**GIVEN REQUEST**
Copy out all the data, word for word.

(begin)

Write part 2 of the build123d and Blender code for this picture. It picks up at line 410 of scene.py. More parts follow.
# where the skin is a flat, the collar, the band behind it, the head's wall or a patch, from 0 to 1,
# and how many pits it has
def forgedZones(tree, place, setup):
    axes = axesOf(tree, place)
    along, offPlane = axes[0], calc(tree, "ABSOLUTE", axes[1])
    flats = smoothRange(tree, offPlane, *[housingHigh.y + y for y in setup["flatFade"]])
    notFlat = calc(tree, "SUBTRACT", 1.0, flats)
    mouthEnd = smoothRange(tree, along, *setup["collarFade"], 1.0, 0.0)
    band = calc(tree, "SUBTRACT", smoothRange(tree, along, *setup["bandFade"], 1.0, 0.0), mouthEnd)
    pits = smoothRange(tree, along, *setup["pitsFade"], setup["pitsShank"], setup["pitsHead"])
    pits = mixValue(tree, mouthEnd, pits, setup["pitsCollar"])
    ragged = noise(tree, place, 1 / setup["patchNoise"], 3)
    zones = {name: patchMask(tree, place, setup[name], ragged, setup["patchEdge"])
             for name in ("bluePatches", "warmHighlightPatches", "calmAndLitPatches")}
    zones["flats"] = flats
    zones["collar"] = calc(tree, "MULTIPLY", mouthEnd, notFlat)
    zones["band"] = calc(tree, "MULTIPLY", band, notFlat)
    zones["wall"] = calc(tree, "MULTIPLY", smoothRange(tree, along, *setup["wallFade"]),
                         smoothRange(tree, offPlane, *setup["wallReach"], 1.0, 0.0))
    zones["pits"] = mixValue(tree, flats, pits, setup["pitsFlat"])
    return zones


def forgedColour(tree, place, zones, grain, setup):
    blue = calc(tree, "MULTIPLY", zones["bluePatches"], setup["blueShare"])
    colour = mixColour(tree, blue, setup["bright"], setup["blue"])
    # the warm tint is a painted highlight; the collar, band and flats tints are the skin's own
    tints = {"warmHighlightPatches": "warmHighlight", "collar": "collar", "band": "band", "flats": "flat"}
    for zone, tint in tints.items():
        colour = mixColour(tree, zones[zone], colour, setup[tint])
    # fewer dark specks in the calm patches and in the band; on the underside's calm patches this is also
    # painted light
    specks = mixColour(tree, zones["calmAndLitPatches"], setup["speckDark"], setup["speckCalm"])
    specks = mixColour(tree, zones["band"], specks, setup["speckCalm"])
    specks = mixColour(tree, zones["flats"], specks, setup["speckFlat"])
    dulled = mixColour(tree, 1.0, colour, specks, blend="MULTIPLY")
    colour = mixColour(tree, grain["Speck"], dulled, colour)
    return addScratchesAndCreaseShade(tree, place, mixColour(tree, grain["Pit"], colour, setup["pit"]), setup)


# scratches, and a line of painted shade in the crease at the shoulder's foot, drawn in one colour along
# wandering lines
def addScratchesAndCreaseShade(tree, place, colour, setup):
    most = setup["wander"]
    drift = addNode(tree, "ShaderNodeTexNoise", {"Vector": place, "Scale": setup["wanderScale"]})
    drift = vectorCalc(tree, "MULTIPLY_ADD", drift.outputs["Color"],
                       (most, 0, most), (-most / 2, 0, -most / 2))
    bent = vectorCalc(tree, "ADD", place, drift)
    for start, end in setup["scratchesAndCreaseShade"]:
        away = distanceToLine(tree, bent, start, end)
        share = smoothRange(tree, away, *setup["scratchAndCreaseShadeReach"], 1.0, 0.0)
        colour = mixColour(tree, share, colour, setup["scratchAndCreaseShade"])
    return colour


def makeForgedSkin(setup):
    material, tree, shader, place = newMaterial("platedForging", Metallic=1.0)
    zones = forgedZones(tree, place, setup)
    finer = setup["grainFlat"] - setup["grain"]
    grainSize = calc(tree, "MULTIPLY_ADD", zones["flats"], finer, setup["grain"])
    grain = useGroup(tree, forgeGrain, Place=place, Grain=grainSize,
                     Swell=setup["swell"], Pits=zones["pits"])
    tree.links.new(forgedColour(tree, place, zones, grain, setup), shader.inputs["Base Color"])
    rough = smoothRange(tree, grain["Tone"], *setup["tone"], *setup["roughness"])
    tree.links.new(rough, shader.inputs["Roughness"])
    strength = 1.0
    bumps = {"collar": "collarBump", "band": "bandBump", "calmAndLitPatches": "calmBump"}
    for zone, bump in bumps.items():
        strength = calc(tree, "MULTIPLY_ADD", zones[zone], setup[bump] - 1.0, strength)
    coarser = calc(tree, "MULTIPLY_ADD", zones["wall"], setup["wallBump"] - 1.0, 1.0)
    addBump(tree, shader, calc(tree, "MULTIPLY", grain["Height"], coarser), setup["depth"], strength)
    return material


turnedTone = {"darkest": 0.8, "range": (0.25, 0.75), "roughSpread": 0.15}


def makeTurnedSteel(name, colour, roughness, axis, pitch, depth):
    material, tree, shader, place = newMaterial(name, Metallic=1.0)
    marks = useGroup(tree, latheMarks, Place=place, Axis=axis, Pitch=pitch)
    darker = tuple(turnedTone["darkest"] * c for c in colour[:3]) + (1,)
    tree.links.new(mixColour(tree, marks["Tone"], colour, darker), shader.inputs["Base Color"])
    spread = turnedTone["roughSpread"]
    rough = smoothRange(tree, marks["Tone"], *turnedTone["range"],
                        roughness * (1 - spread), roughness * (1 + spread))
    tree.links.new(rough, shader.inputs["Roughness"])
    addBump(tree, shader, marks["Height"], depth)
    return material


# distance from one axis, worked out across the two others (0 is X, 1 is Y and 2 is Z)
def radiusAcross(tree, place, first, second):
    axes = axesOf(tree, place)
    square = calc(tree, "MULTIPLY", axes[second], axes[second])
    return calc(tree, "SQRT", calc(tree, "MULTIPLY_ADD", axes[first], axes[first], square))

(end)

**CORRECT RESULT**
Write part 2 of the build123d and Blender code for this picture. It picks up at line 410 of scene.py. More parts follow.
# where the skin is a flat, the collar, the band behind it, the head's wall or a patch, from 0 to 1,
# and how many pits it has
def forgedZones(tree, place, setup):
    axes = axesOf(tree, place)
    along, offPlane = axes[0], calc(tree, "ABSOLUTE", axes[1])
    flats = smoothRange(tree, offPlane, *[housingHigh.y + y for y in setup["flatFade"]])
    notFlat = calc(tree, "SUBTRACT", 1.0, flats)
    mouthEnd = smoothRange(tree, along, *setup["collarFade"], 1.0, 0.0)
    band = calc(tree, "SUBTRACT", smoothRange(tree, along, *setup["bandFade"], 1.0, 0.0), mouthEnd)
    pits = smoothRange(tree, along, *setup["pitsFade"], setup["pitsShank"], setup["pitsHead"])
    pits = mixValue(tree, mouthEnd, pits, setup["pitsCollar"])
    ragged = noise(tree, place, 1 / setup["patchNoise"], 3)
    zones = {name: patchMask(tree, place, setup[name], ragged, setup["patchEdge"])
             for name in ("bluePatches", "warmHighlightPatches", "calmAndLitPatches")}
    zones["flats"] = flats
    zones["collar"] = calc(tree, "MULTIPLY", mouthEnd, notFlat)
    zones["band"] = calc(tree, "MULTIPLY", band, notFlat)
    zones["wall"] = calc(tree, "MULTIPLY", smoothRange(tree, along, *setup["wallFade"]),
                         smoothRange(tree, offPlane, *setup["wallReach"], 1.0, 0.0))
    zones["pits"] = mixValue(tree, flats, pits, setup["pitsFlat"])
    return zones


def forgedColour(tree, place, zones, grain, setup):
    blue = calc(tree, "MULTIPLY", zones["bluePatches"], setup["blueShare"])
    colour = mixColour(tree, blue, setup["bright"], setup["blue"])
    # the warm tint is a painted highlight; the collar, band and flats tints are the skin's own
    tints = {"warmHighlightPatches": "warmHighlight", "collar": "collar", "band": "band", "flats": "flat"}
    for zone, tint in tints.items():
        colour = mixColour(tree, zones[zone], colour, setup[tint])
    # fewer dark specks in the calm patches and in the band; on the underside's calm patches this is also
    # painted light
    specks = mixColour(tree, zones["calmAndLitPatches"], setup["speckDark"], setup["speckCalm"])
    specks = mixColour(tree, zones["band"], specks, setup["speckCalm"])
    specks = mixColour(tree, zones["flats"], specks, setup["speckFlat"])
    dulled = mixColour(tree, 1.0, colour, specks, blend="MULTIPLY")
    colour = mixColour(tree, grain["Speck"], dulled, colour)
    return addScratchesAndCreaseShade(tree, place, mixColour(tree, grain["Pit"], colour, setup["pit"]), setup)


# scratches, and a line of painted shade in the crease at the shoulder's foot, drawn in one colour along
# wandering lines
def addScratchesAndCreaseShade(tree, place, colour, setup):
    most = setup["wander"]
    drift = addNode(tree, "ShaderNodeTexNoise", {"Vector": place, "Scale": setup["wanderScale"]})
    drift = vectorCalc(tree, "MULTIPLY_ADD", drift.outputs["Color"],
                       (most, 0, most), (-most / 2, 0, -most / 2))
    bent = vectorCalc(tree, "ADD", place, drift)
    for start, end in setup["scratchesAndCreaseShade"]:
        away = distanceToLine(tree, bent, start, end)
        share = smoothRange(tree, away, *setup["scratchAndCreaseShadeReach"], 1.0, 0.0)
        colour = mixColour(tree, share, colour, setup["scratchAndCreaseShade"])
    return colour


def makeForgedSkin(setup):
    material, tree, shader, place = newMaterial("platedForging", Metallic=1.0)
    zones = forgedZones(tree, place, setup)
    finer = setup["grainFlat"] - setup["grain"]
    grainSize = calc(tree, "MULTIPLY_ADD", zones["flats"], finer, setup["grain"])
    grain = useGroup(tree, forgeGrain, Place=place, Grain=grainSize,
                     Swell=setup["swell"], Pits=zones["pits"])
    tree.links.new(forgedColour(tree, place, zones, grain, setup), shader.inputs["Base Color"])
    rough = smoothRange(tree, grain["Tone"], *setup["tone"], *setup["roughness"])
    tree.links.new(rough, shader.inputs["Roughness"])
    strength = 1.0
    bumps = {"collar": "collarBump", "band": "bandBump", "calmAndLitPatches": "calmBump"}
    for zone, bump in bumps.items():
        strength = calc(tree, "MULTIPLY_ADD", zones[zone], setup[bump] - 1.0, strength)
    coarser = calc(tree, "MULTIPLY_ADD", zones["wall"], setup["wallBump"] - 1.0, 1.0)
    addBump(tree, shader, calc(tree, "MULTIPLY", grain["Height"], coarser), setup["depth"], strength)
    return material


turnedTone = {"darkest": 0.8, "range": (0.25, 0.75), "roughSpread": 0.15}


def makeTurnedSteel(name, colour, roughness, axis, pitch, depth):
    material, tree, shader, place = newMaterial(name, Metallic=1.0)
    marks = useGroup(tree, latheMarks, Place=place, Axis=axis, Pitch=pitch)
    darker = tuple(turnedTone["darkest"] * c for c in colour[:3]) + (1,)
    tree.links.new(mixColour(tree, marks["Tone"], colour, darker), shader.inputs["Base Color"])
    spread = turnedTone["roughSpread"]
    rough = smoothRange(tree, marks["Tone"], *turnedTone["range"],
                        roughness * (1 - spread), roughness * (1 + spread))
    tree.links.new(rough, shader.inputs["Roughness"])
    addBump(tree, shader, marks["Height"], depth)
    return material


# distance from one axis, worked out across the two others (0 is X, 1 is Y and 2 is Z)
def radiusAcross(tree, place, first, second):
    axes = axesOf(tree, place)
    square = calc(tree, "MULTIPLY", axes[second], axes[second])
    return calc(tree, "SQRT", calc(tree, "MULTIPLY_ADD", axes[first], axes[first], square))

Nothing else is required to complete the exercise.